Fue como un renacer pero en la desdicha, a una edad prematura para enfrentar la adversidad, sin más calor humano que el de una madre, doña Emma Tapias, que ha sido prácticamente su bordón espiritual hasta la fecha, hasta sus 51 años recién cumplidos, con una juventud marginal en las cuevas inhóspitas de Guayaquil y Barrio Triste, doce años como habitante de la calle, metiendo vicio y alcohol hasta quedar sumergido en ese letargo que es el umbral de la muerte, entre putas y ladrones, oficiando de malandro, ‘campanero’, villano mocho de una película sin fin, arrancado de raíz del mapa de los vivos, “con un ‘canazo’ de tres meses por robo en la cárcel de Bellavista. Y santo remedio, ‘bacán’, no lo volví a hacer”.

Al ‘Mocho’ se le escurre una lágrima gorda contando las cuitas que desgrana su miocardio herido, pero por obra de los dioses y a manera de ‘flasback’, cambia el rictus y deja ver una diadema de dientes parejos y bien cuidados, como si nunca el pan duro y amargo del abandono hubiese hecho mella en ellos.

Es la risa sardónica del actor en su escena cruda. El que ha aprendido “a reír con llanto y a llorar a carcajadas”, como el gran Garrick. Y Franco Tapias es uno de ellos.

Por eso ‘Dos dedos’ es su tango; otro no podía ser. Y lo tararea y lo pide cuantas veces se le antoja. Y entre más rones: más tango, más risa, más llanto.

“Has nacido con el arte del ‘choreo’/ y tu record no pueden igualar/, porque pienso, que si esto no lo veo/, les diría que han querido exagerar...”.

Choro, granuja, canijo, ‘El Mocho’, que se ha batido a pundonor en los mares procelosos de la maldad y el vicio; mentor de antros infestados de bandidos, rufianes y meretrices, cuenta, como en los tangos, cómo del infierno lo rescató una mujer.

“A mí que no me vengan con cuentos. Uno nace con el ‘chif’ programado hasta la muerte. O cara o sello, papá. No hay de otra. Yo creí que me iba a hundir para siempre en el fango hasta cuando apareció una niñita que ha sido para mí como el Ángel de la Guarda”.

‘El Mocho’ se refiere, en los años quinceañeros, a una “mocosita regordeta”, hija de una señora donde a él a veces le daban de comer y le tiraban una frazada para pasar la noche: Laura Amaya Muñoz, “que todavía no estaba en edad de merecer, pero que esperé con paciencia hasta que despuntó vellito”, dice carcajeándose a todo volumen.

“Por ella me volví decente, hombre de bien, con ella tengo dos hijos grandes, orgullo nuestro, en veintitrés años de convivencia.
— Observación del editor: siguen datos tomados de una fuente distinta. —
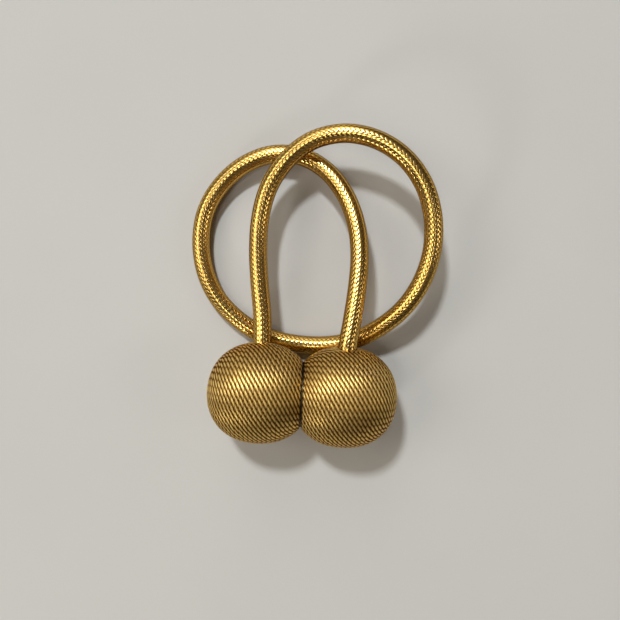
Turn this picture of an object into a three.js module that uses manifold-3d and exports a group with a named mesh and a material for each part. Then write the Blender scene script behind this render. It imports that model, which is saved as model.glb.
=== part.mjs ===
// A magnetic curtain tieback, lying closed: two cord-wound balls held face to face by the magnets
// inside them, and one braided rope that loops twice on its way from ball to ball.
// Millimetres, +Z up. +X runs along the balls' common axis, and the origin lies on the surface
// that the tieback rests on, below the middle of the two mating faces.
import * as THREE from "three";
import { mergeVertices } from "three/addons/utils/BufferGeometryUtils.js";
import Module from "manifold-3d";

const wasm = await Module();
wasm.setup();

// Wound balls
const ballRadius = 17.5; // at the fattest section
const headLength = 18.3; // from the fattest section to the outer pole
const faceDepth = 14.6; // from the fattest section back to the flat mating face
const squareness = 2.2; // exponent of the rounded outline; 2 would be an ellipse
const faceGap = 0.4; // between the two mating faces
const cordPitch = 1.55; // from one turn of the winding cord to the next
const cordRelief = 0.45; // how far the groove between two turns lies under their crowns
const flatDepth = 0.5; // how much of the lowest turns the small flat spot takes off
const ballSides = 40;

// Rope
const ropeDiameter = 6.5;
const ropeSides = 12;
const ropeSteps = 78;
const socketDepth = 3; // how far the rope goes into its ball
const fitGap = 0.3; // round the rope in its socket, and in front of its end

// Where the rope leaves each ball: the angle above the horizontal, on the side that faces +Y.
const leftExitAngle = THREE.MathUtils.degToRad(-5);
const rightExitAngle = THREE.MathUtils.degToRad(8);

const axisHeight = ballRadius - flatDepth;
const ballCentreX = faceGap / 2 + faceDepth;

const cordGold = new THREE.MeshStandardMaterial({ color: 0x9c7c34, roughness: 0.5, metalness: 0.55 });
const braidGold = new THREE.MeshStandardMaterial({ color: 0xc2923a, roughness: 0.35, metalness: 0.6 });

// Radius of a ball at a distance along its axis from the fattest section.
function radiusAt(along) {
  return ballRadius * (1 - Math.abs(along / headLength) ** squareness) ** (1 / squareness);
}

// The bare outline from the rim of the mating face to the outer pole, as a smooth curve. The angle
// runs evenly, which keeps the points close together where the outline turns in to the pole.
function bareOutline() {
  const rimAngle = Math.asin(faceDepth / headLength);
  const outline = new THREE.Path();
  const samples = 240;
  for (let i = 0; i <= samples; i++) {
    const angle = THREE.MathUtils.lerp(-rimAngle, Math.PI / 2, i / samples);
    const along = headLength * Math.sin(angle);
    const point = new THREE.Vector2(i === samples ? 0 : radiusAt(along), along);
    if (i === 0) outline.moveTo(point.x, point.y);
    else outline.lineTo(point.x, point.y);
  }
  return outline;
}

// One turn of the cord across the outline: how far along its pitch each point lies, and how deep
// under the crown as a share of the relief.
const turnPoints = [
  { along: 0, depth: 1 },
  { along: 1 / 3, depth: 0.08 },
  { along: 2 / 3, depth: 0.08 },
];

// The outline with a crown and a groove for every turn of the cord, and the flat mating face.
function woundOutline() {
  const bare = bareOutline();
  const turns = Math.round(bare.getLength() / cordPitch);
  const profile = [new THREE.Vector2(0, -faceDepth)];
  for (let turn = 0; turn < turns; turn++) {
    for (const { along, depth } of turnPoints) {
      const at = (turn + along) / turns;
      const tangent = bare.getTangentAt(at);
      const inward = new THREE.Vector2(-tangent.y, tangent.x);
      const point = bare.getPointAt(at).addScaledVector(inward, depth * cordRelief);
      if (turn === 0 && along === 0) point.y = -faceDepth;
      profile.push(point);
    }
  }
  profile.push(new THREE.Vector2(0, headLength));
  return profile;
}

// A closed three.js geometry as a solid that can be cut, and back again.
function toSolid(geometry, matrix) {
  const bare = geometry.clone().applyMatrix4(matrix);
  bare.deleteAttribute("normal");
  bare.deleteAttribute("uv");
  const merged = mergeVertices(bare, 1e-4);
  const mesh = new wasm.Mesh({
    numProp: 3,
    vertProperties: merged.attributes.position.array,
    triVerts: new Uint32Array(merged.index.array),
  });
  return new wasm.Manifold(mesh);
}

function toGeometry(solid) {
  const mesh = solid.getMesh();
  const geometry = new THREE.BufferGeometry();
  geometry.setAttribute("position", new THREE.BufferAttribute(mesh.vertProperties, 3));
  geometry.setIndex(new THREE.BufferAttribute(mesh.triVerts, 1));
  geometry.computeVertexNormals();
  return geometry;
}

// A point on the rope's way through a ball: side is -1 on the left ball and 1 on the right one, and
// reach is the distance from the balls' axis.
function exitPoint(side, angle, reach) {
  return new THREE.Vector3(
    side * ballCentreX,
    reach * Math.cos(angle),
    axisHeight + reach * Math.sin(angle),
  );
}

// One ball: the wound outline spun round the X axis, cut flat where it rests, with a blind round
// socket for the rope.
function makeBall(name, side, exitAngle) {
  const spun = new THREE.LatheGeometry(woundOutline(), ballSides);
  const toAxis = new THREE.Matrix4()
    .makeTranslation(side * ballCentreX, 0, axisHeight)
    .multiply(new THREE.Matrix4().makeRotationZ((-side * Math.PI) / 2));

  const blockHeight = 10;
  const block = new THREE.BoxGeometry(3 * ballRadius, 3 * ballRadius, blockHeight);
  const belowSurface = new THREE.Matrix4().makeTranslation(side * ballCentreX, 0, -blockHeight / 2);

  const boreLength = 2 * socketDepth;
  const bore = new THREE.CylinderGeometry(
    ropeDiameter / 2 + fitGap,
    ropeDiameter / 2 + fitGap,
    boreLength,
    2 * ropeSides,
  );
  const boreCentre = exitPoint(side, exitAngle, ballRadius - socketDepth + boreLength / 2);
  const alongExit = new THREE.Matrix4()
    .makeTranslation(boreCentre.x, boreCentre.y, boreCentre.z)
    .multiply(new THREE.Matrix4().makeRotationX(exitAngle));

  const solid = toSolid(spun, toAxis)
    .subtract(toSolid(block, belowSurface))
    .subtract(toSolid(bore, alongExit));
  const ball = new THREE.Mesh(toGeometry(solid), cordGold);
  ball.name = name;
  return ball;
}

// The rope's centre line between its two sockets, from the left ball to the right one: up the left
// strand, over the other run at the top, round the right loop, down to the surface in front of the
// balls, round the left loop on the surface, and up under the first run to the right ball.
const ropeWay = [
  [-15.5, 27.4, 14.1],
  [-17.1, 38.5, 13.1],
  [-18.2, 49.8, 12.5],
  [-18.0, 61.1, 12.6],
  [-15.5, 72.1, 13.3],
  [-9.6, 81.7, 14.8],
  [-1.0, 88.4, 17.0],
  [9.8, 90.9, 19.3],
  [20.8, 89.1, 20.7],
  [30.6, 83.5, 21.1],
  [37.8, 74.8, 20.9],
  [41.7, 64.2, 20.2],
  [42.4, 53.0, 19.0],
  [39.9, 42.1, 17.2],
  [34.6, 32.4, 14.6],
  [27.0, 24.9, 10.9],
  [18.0, 19.5, 6.9],
  [7.8, 17.0, 4.6],
  [-3.4, 16.9, 3.7],
  [-14.4, 19.0, 3.4],
  [-24.4, 24.3, 3.4],
  [-32.7, 31.9, 3.4],
  [-38.1, 41.8, 3.4],
  [-40.2, 52.9, 3.4],
  [-38.9, 64.1, 3.7],
  [-33.6, 74.0, 4.3],
  [-25.3, 81.6, 5.2],
  [-15.0, 85.6, 6.5],
  [-4.4, 84.9, 7.9],
  [5.0, 79.6, 9.6],
  [12.0, 70.8, 11.6],
  [16.2, 60.3, 13.5],
  [17.7, 49.3, 15.3],
  [17.3, 38.1, 16.9],
  [16.1, 27.0, 18.2],
].map(([x, y, z]) => new THREE.Vector3(x, y, z));

function makeRope(name) {
  const endReach = ballRadius - socketDepth + fitGap;
  const centreLine = new THREE.CatmullRomCurve3(
    [
      exitPoint(-1, leftExitAngle, endReach),
      exitPoint(-1, leftExitAngle, ballRadius),
      ...ropeWay,
      exitPoint(1, rightExitAngle, ballRadius),
      exitPoint(1, rightExitAngle, endReach),
    ],
    false,
    "centripetal",
  );
  const section = new THREE.Shape(
    Array.from({ length: ropeSides }, (_, i) => {
      const angle = (2 * Math.PI * i) / ropeSides;
      return new THREE.Vector2(Math.cos(angle), Math.sin(angle)).multiplyScalar(ropeDiameter / 2);
    }),
  );
  const geometry = new THREE.ExtrudeGeometry(section, {
    extrudePath: centreLine,
    steps: ropeSteps,
  });
  const rope = new THREE.Mesh(geometry, braidGold);
  rope.name = name;
  return rope;
}

const tieback = new THREE.Group();
tieback.add(makeBall("ball_left", -1, leftExitAngle));
tieback.add(makeBall("ball_right", 1, rightExitAngle));
tieback.add(makeRope("rope"));

export default tieback;
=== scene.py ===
import math

import bpy
import numpy as np
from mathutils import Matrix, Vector


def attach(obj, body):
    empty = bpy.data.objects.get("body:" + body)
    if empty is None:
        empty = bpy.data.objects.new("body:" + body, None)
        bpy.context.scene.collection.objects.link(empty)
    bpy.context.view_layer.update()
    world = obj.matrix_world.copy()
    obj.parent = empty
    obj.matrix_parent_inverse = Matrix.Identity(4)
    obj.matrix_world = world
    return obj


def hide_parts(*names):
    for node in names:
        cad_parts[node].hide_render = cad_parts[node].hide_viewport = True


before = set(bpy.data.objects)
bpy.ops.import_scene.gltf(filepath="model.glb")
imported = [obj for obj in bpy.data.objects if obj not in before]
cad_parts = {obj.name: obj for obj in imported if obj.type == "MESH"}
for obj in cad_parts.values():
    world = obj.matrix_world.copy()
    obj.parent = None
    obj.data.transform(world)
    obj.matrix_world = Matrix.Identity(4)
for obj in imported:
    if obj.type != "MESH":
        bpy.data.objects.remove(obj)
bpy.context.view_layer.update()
millimetre = 0.001
print("frame loaded")

# The camera looks straight down, turned as the tieback lies in the picture.
camera = {
    "place": (0.00129, 0.02954, 0.2336),
    "turnDegrees": 2.9,
    "viewWidth": 0.2328,  # of the surface, from edge to edge of the picture
    "sensorWidth": 36.0,
}


def makeCamera(values):
    data = bpy.data.cameras.new("camera")
    data.sensor_width = values["sensorWidth"]
    data.lens = values["sensorWidth"] * values["place"][2] / values["viewWidth"]
    data.clip_start, data.clip_end = 0.01, 20
    made = bpy.data.objects.new("camera", data)
    made.location = values["place"]
    made.rotation_euler = (0, 0, math.radians(values["turnDegrees"]))
    bpy.context.scene.collection.objects.link(made)
    bpy.context.scene.camera = made


makeCamera(camera)


# Curves and frames

def curveThrough(points, perSpan):
    # A centripetal Catmull-Rom curve. Each span is a cubic Hermite curve, and the slope at each of
    # its ends is the mean of the chords beside it, weighted by the square roots of their lengths.
    p = np.asarray(points, float)
    p = np.vstack([2 * p[0] - p[1], p, 2 * p[-1] - p[-2]])
    root = np.sqrt(np.linalg.norm(np.diff(p, axis=0), axis=1))[:, None]
    before, start, end, after = p[:-3], p[1:-2], p[2:-1], p[3:]
    rootBefore, rootHere, rootAfter = root[:-2], root[1:-1], root[2:]
    chord = (end - start) / rootHere
    slopeIn = (start - before) / rootBefore - (end - before) / (rootBefore + rootHere) + chord
    slopeOut = chord - (after - start) / (rootHere + rootAfter) + (after - end) / rootAfter
    t = np.linspace(0, 1, perSpan, endpoint=False)[:, None, None]
    spans = (
        start * (2 * t**3 - 3 * t**2 + 1)
        + slopeIn * rootHere * (t**3 - 2 * t**2 + t)
        + end * (3 * t**2 - 2 * t**3)
        + slopeOut * rootHere * (t**3 - t**2)
    )
    return np.vstack([spans.transpose(1, 0, 2).reshape(-1, 3), p[-2]])


def lengthAlong(line):
    # The distance from the line's first point to each point, measured along it.
    steps = np.linalg.norm(np.diff(line, axis=0), axis=1)
    return np.concatenate([[0], np.cumsum(steps)])


def valuesAt(stations, knots, rows):
    # Straight interpolation of each column of rows, which are known at the knots.
    columns = [np.interp(stations, knots, column) for column in np.asarray(rows).T]
    return np.stack(columns, axis=-1)


def unit(vectors):
    return vectors / np.linalg.norm(vectors, axis=-1, keepdims=True)


def dot(a, b):
    return np.sum(a * b, axis=-1, keepdims=True)


def squareTo(vectors, tangents):
    # The vectors without their share along the tangents, at unit length.
    return unit(vectors - dot(vectors, tangents) * tangents)


def flattened(wave, flatness):
    # A wave from -1 to 1 with flatter tops.
    return np.tanh(flatness * wave) / math.tanh(flatness)


# Meshes

def tubeMesh(name, centres, across, outward, halfWidth, halfHeight, ring, along, depth):
    # Closed tubes, one for each row of centres. A ring point is the centre plus its first number
    # times halfWidth towards across, plus its second times halfHeight outward. The rings are
    # joined by quads, and each end is capped.
    tubes, steps = centres.shape[:2]
    sides = len(ring)
    points = (
        centres[:, :, None]
        + (halfWidth[..., None, None] * ring[:, :1]) * across[:, :, None]
        + (halfHeight[..., None, None] * ring[:, 1:]) * outward[:, :, None]
    )
    index = np.arange(tubes * steps * sides).reshape(tubes, steps, sides)
    ahead = np.roll(index, -1, axis=2)
    quads = np.stack([index[:, :-1], index[:, 1:], ahead[:, 1:], ahead[:, :-1]], axis=-1)
    caps = np.concatenate([index[:, 0], index[:, -1, ::-1]])
    corners = np.concatenate([quads.ravel(), caps.ravel()])
    starts = np.concatenate([
        np.arange(quads.size // 4) * 4,
        quads.size + np.arange(len(caps)) * sides,
    ])

    # The UV map: metres along the tube, and turns round it.
    turn = np.arange(sides + 1) / sides
    corner = np.array([[0, 0], [1, 0], [1, 1], [0, 1]])
    uv = np.zeros((len(corners), 2), np.float32)
    body = uv[:quads.size].reshape(tubes, steps - 1, sides, 4, 2)
    body[..., 0] = along[:, np.arange(steps - 1)[:, None] + corner[:, 0]][:, :, None]
    body[..., 1] = turn[np.arange(sides)[:, None] + corner[:, 1]]
    uv[quads.size:, 0] = np.repeat(np.concatenate([along[:, 0], along[:, -1]]), sides)
    return putMesh(name, points.reshape(-1, 3), corners, starts, uv, depth.ravel())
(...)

Laurita me limpió todo el lodo que durante tanto tiempo yo llevé pegado a la piel: el de la drogadicción y la indigencia”.
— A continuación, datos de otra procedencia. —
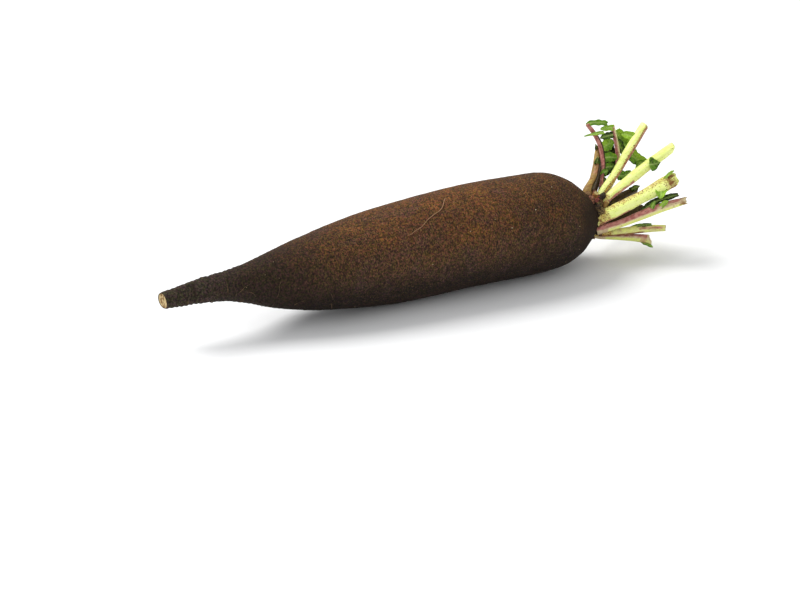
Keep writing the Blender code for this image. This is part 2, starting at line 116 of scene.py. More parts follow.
def smooth_value(stations, at, column):
    """A column of the stations at a distance, along a curve with no corners."""
    last = len(stations) - 1
    i = 0
    while i < last - 1 and at > stations[i + 1][0]:
        i += 1

    def slope(k):
        before, after = stations[max(k - 1, 0)], stations[min(k + 1, last)]
        return (after[column] - before[column]) / (after[0] - before[0])

    start, end = stations[i], stations[i + 1]
    run = end[0] - start[0]
    t = (at - start[0]) / run
    return (
        (2 * t**3 - 3 * t**2 + 1) * start[column]
        + (t**3 - 2 * t**2 + t) * run * slope(i)
        + (3 * t**2 - 2 * t**3) * end[column]
        + (t**3 - t**2) * run * slope(i + 1)
    )


def ease(share):
    """0 to 1 with a soft start and a soft end."""
    share = min(max(share, 0.0), 1.0)
    return share * share * (3 - 2 * share)


def lump(distance, angle):
    """Slow unevenness of the skin, none at the crown's rim."""
    waves = (
        math.sin(distance / 17 + 2 * angle)
        + 0.7 * math.sin(distance / 11 - 3 * angle + 1.0)
        + 0.5 * math.sin(distance / 29 + angle + 2.0)
    )
    fade = min(1.0, (CROWN_AT - distance) / 20, 0.3 + distance / 40)
    return LUMP_HEIGHT * waves * max(fade, 0.0)


def fold(number, angle, distance):
    """How far one ring of the neck stands out or in at a place on its turn."""
    side = 1.0 if number % 2 else -1.0
    reach = 0.5 + 0.3 * math.sin(2.3 * number) + 0.4 * math.sin(angle * (1 + number % 3) + 1.9 * number)
    return side * FOLD_HEIGHT * reach * max(0.0, 1 - distance / FOLDS_END) ** 0.5


def folds(distance, angle):
    place = distance / (FOLD_PITCH / 2)
    number = int(place)
    share = ease(place - number)
    return (1 - share) * fold(number, angle, distance) + share * fold(number + 1, angle, distance)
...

Sano en las carnes y el espíritu, Ernesto de Jesús, con sus limitaciones, es un ejemplo de vida y de superación. Animado por el amor, “que es el más poderoso de todos los motores”, cursó bachillerato nocturno y estudios de dibujo técnico; también aprendió el arte de la marquetería, “y algo de mecánica, porque me gustan mucho los carros. Cómo será que me he soñado montado en un Maserati descapotado con mi mujer, por las calles de ‘Medallo’”.
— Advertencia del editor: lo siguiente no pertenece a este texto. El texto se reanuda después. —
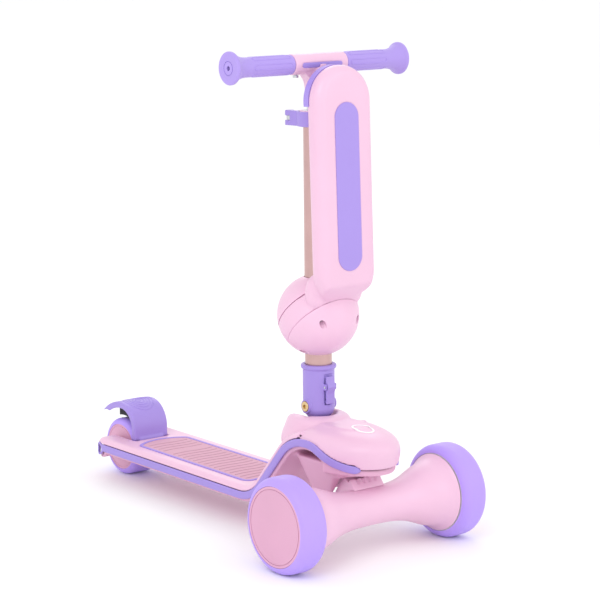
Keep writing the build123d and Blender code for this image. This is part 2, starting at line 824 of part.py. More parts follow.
def rear_fender():
    body = side_prism(fender_outline(), fender_half_width) & side_prism(fender_band(fender_skirt), 60)
    skin = side_prism(fender_band(fender_skin), fender_half_width + 5)
    hollow = side_prism(fender_outline(), fender_half_width - fender_wall)
    shell = body - (hollow - skin)
    side = fender_half_width - 8
    reach = slot_front_x - 1.2
    toe = block(reach - 4, reach, -side, side, brake_pin_z - 4, fender_low_z + 4)
    toe = toe + block(reach - 2, brake_pin_x, -side, side, brake_pin_z - 4, brake_pin_z + 4)
    barrel = rod_y(brake_pin_x, brake_pin_z, brake_barrel_radius, -fender_half_width + 8, fender_half_width - 8)
    notch = rod_y(brake_pin_x, brake_pin_z, 7.2, -4.5, 4.5)
    return shell + toe + barrel - notch - rod_y(brake_pin_x, brake_pin_z, brake_pin_radius + running_gap, -60, 60)


def brake_pad():
    """The block under the fender that is pressed on to the tyre."""
    skin = side_prism(fender_band(fender_skin), 60)
    body = block(-524, -500, -16, 16, 80, 120) & side_prism(fender_outline(), 60)
    wheel = at_rear_axle(rod_y(0, 0, rear_wheel_radius + 4.5, -30, 30))
    return body - skin - wheel


def brake_pin():
    end = fender_half_width - 2
    return rod_y(brake_pin_x, brake_pin_z, brake_pin_radius, -end, end)


def brake_spring():
    return coil_y(brake_pin_x, brake_pin_z, brake_pin_radius + 1.2, 0.7, -3.1, 6)


# ---- stem ----------------------------------------------------------------
def collar():
    body = rod_z(0, 0, collar_radius, collar_bottom, collar_height)
    body = fillet(body.edges().group_by(Axis.Z)[0], 3)
    lip = rod_z(0, 0, lip_radius, collar_height - lip_height, collar_height)
    lip = fillet(lip.edges().filter_by(GeomType.CIRCLE), 2.4)
    heel = block(0, 60, -60, 60, -60, 0) + block(-60, 1, -60, 60, -60, ear_top)
    heel = heel - Sphere(collar_radius + free_gap)
    body = body - heel
    bosses = rod_y(0, 0, boss_radius, -boss_reach, boss_reach)
    ears_pair = [
        block(latch_flat_x, latch_pin_x + 2.4, y - 1.2, y + 1.2, latch_pin_z - 4, latch_pin_z + 4)
        for y in (-latch_width / 2 - 1.8, latch_width / 2 + 1.8)
    ]
    body = body + lip + bosses + ears_pair
    flat = block(latch_flat_x, 40, -latch_width / 2 - 0.5, latch_width / 2 + 0.5, latch_low - 1.5, latch_high + 3)
    mouth = block(-30, post_thickness / 2 + 2, -post_width / 2 - 0.6, post_width / 2 + 0.6,
                  collar_bottom - 2, tube_bottom - 0.5)
    window = block(0, 40, -4.6, 4.6, latch_low - 1.5, latch_low + 6.5)
    bore = rod_z(0, 0, outer_tube_radius + running_gap, tube_bottom, collar_height + 5)
    pin = rod_y(latch_pin_x, latch_pin_z, latch_pin_radius, -20, 20)
    head = rod_y(0, 0, bolt_head_radius + 0.2, -boss_reach - 1, -boss_reach + bolt_head_height)
    nut = rod_y(0, 0, nut_radius + 0.3, boss_reach - bolt_head_height, boss_reach + 1)
    bolt = rod_y(0, 0, bolt_radius + running_gap, -40, 40)
    return stem_place * (body - flat - mouth - window - bore - pin - head - nut - bolt)


def fold_bolt():
    end = boss_reach - bolt_head_height
    shaft = rod_y(0, 0, bolt_radius, -end - 1, end + 3.5)
    head = rod_y(0, 0, bolt_head_radius, -boss_reach - 0.8, -end - 0.05)
    head = fillet(head.edges().group_by(Axis.Y)[0], 0.8)
    socket = hex_bar_y(0, 0, 3.0, -boss_reach - 1, -boss_reach + 2.2)
    return stem_place * (shaft + head - socket)


def fold_nut():
    end = boss_reach - bolt_head_height
    nut = hex_bar_y(0, 0, nut_radius - 0.3, end + 0.05, end + 4) - rod_y(0, 0, bolt_radius + running_gap, 0, 40)
    return stem_place * nut


def latch_pin():
    end = latch_width / 2 + 3
    return stem_place * rod_y(latch_pin_x, latch_pin_z, latch_pin_radius - 0.02, -end, end)


def latch_spring():
    return stem_place * coil_y(latch_pin_x, latch_pin_z, latch_pin_radius + 0.8, 0.5, -1.8, 5)


def latch_lever():
    face = latch_back_x + latch_thickness
    outline = closed_face([
        (latch_back_x, latch_low), (face, latch_low), (face + 0.6, latch_pin_z - 9), (latch_crest, latch_pin_z),
        (face + 0.4, latch_pin_z + 8), (face - 0.4, latch_high), (latch_back_x, latch_high)
    ])
    plate = side_prism(outline, latch_width / 2)
    hub = rod_y(latch_pin_x, latch_pin_z, latch_pin_radius + 1.7, -latch_width / 2, latch_width / 2)
    tooth = block(latch_tip_x, latch_back_x + 1, -4, 4, latch_low, latch_low + 4.5)
    coil_room = rod_y(latch_pin_x, latch_pin_z, 3.3, -2.8, 2.8)
    hole = rod_y(latch_pin_x, latch_pin_z, latch_pin_radius + 0.04, -20, 20)
    return stem_place * (plate + hub + tooth - coil_room - hole)


def outer_tube():
    tube = rod_z(0, 0, outer_tube_radius, tube_bottom + 0.1, outer_tube_top)
    tube = tube - rod_z(0, 0, outer_tube_radius - outer_tube_wall, 0, outer_tube_top + 5)
    slit = block(-30, 0, -lug_half_gap, lug_half_gap, outer_tube_top - 32, outer_tube_top + 5)
    return stem_place * (tube - slit)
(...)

Hasta actor ha sido, porque es uno de los pupilos de ‘Papá Giovanny’, amo y señor de la ‘parcería’ de Barrio Triste y de Guayaquil, y por él salió en pantalla en ‘La Vendedora de Rosas’ y en ‘Sumas y Restas’, de Víctor Gaviria, y más reciente, ‘En coma’, de Juan David Restrepo.

No se duele de nada ni de nadie, no acuña rencores por la vida, nunca ha bajado la guardia, “ni la bajaré”, dice, estirando la prótesis anclada al muñón izquierdo que hace tres años le regaló una corporación benéfica de India.

Y se toma sus rones. Y se rebusca. Y adora su mujer con quien comparte cobijas en una casita modesta de Robledo, Miramar, en la 80 con 80.

Pero su centro de operaciones es el ombligo de Barrio Triste. Allí se rebusca todos los días hasta que la tarde muere. Y es el querido por todas y todos, empezando por Nancy ‘La Zarca’, por don Oscar, por los carperos que no paran de pedalear en las Singer, por el gremio de repuesteros y mecánicos; por los jugadores de dominó, cartas, billar y ajedrez; por ‘El Ojón’, compinche, filósofo y letrista del tango, y todos los de la comarca.

Al borde de la última copa y en ‘El último tango’, Ernesto de Jesús Franco Tapias, ‘El Mocho’ de Barrio Triste, vuelve a pedir ‘Dos dedos’ y ‘La Zarca’ lo complace.

-¿Nos tomamos media más?-, insiste.

Es la hora en que los carperos se levantan de sus máquinas a buscar almuerzo. Al otro extremo del bar, en los billares, vuelve a sonar un tas-tas.